WHAT THE EXERCISE ASKS:
Each line that includes "shown" counts once; give the total and nothing besides.

***** DATASET RECORDS *****

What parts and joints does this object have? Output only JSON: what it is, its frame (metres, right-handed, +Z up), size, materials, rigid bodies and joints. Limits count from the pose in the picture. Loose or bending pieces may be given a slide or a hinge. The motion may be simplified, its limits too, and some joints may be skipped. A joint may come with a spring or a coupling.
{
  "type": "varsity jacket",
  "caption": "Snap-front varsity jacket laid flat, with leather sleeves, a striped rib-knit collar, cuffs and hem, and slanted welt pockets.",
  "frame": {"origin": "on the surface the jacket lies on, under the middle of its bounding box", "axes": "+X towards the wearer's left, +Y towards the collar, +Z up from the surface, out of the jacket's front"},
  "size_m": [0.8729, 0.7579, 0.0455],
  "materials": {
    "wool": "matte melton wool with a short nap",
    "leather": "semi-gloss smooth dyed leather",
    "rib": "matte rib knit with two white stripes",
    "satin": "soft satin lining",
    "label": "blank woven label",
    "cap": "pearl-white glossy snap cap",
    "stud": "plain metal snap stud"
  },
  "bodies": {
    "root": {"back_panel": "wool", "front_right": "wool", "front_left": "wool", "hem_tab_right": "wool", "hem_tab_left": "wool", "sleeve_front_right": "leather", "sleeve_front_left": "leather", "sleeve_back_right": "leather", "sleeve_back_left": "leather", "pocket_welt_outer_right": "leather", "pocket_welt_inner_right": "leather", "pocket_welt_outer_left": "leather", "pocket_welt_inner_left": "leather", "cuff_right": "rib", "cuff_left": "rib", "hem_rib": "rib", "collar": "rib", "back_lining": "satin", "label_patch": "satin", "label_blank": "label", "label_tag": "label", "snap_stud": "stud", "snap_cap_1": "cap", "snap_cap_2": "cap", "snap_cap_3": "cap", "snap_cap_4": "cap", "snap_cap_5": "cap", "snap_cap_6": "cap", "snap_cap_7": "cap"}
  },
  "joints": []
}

*****
***** DATASET RECORDS *****

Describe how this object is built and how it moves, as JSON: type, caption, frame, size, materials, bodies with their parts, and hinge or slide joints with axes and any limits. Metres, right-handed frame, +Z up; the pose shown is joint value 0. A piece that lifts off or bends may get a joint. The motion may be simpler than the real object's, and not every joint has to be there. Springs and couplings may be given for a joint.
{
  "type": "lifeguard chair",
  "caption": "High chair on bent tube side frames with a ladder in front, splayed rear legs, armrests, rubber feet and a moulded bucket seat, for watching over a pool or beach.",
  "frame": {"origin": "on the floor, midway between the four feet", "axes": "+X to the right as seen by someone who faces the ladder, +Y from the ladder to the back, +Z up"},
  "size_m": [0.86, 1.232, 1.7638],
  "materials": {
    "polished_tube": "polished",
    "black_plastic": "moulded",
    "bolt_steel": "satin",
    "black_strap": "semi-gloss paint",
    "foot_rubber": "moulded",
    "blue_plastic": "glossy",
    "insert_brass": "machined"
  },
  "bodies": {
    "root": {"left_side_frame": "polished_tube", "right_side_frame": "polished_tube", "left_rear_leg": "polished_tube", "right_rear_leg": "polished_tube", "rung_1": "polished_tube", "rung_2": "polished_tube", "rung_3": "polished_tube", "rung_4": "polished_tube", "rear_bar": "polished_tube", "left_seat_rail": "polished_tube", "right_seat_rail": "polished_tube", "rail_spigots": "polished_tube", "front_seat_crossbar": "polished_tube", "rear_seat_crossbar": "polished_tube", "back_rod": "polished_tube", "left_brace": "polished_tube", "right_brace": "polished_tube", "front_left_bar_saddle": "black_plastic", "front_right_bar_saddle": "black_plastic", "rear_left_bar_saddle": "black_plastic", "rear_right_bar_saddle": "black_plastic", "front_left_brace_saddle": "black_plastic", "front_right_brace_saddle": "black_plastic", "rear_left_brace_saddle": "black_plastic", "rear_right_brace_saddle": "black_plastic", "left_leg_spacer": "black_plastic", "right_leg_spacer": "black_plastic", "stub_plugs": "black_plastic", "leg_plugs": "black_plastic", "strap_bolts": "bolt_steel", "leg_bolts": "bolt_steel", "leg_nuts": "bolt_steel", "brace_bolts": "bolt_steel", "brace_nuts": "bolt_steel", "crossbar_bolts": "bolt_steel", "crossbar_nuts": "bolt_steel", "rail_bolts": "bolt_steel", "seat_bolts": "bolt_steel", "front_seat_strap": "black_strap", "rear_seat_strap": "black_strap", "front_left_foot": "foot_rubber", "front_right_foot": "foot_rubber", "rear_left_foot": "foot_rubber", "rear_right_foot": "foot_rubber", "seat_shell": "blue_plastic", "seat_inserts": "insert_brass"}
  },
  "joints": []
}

*****
***** DATASET RECORDS *****

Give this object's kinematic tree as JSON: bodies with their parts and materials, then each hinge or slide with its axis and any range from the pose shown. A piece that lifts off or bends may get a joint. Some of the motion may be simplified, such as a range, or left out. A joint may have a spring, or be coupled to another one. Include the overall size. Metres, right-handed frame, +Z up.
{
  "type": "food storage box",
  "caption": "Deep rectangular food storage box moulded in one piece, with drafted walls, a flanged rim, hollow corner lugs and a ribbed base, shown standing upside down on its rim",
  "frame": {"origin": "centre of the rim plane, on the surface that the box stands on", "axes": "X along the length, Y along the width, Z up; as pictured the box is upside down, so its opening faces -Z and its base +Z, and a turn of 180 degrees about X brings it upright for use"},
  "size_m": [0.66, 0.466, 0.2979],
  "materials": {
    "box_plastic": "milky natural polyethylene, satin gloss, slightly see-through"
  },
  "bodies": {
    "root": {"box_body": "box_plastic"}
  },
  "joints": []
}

*****

EXERCISE RESULT:
3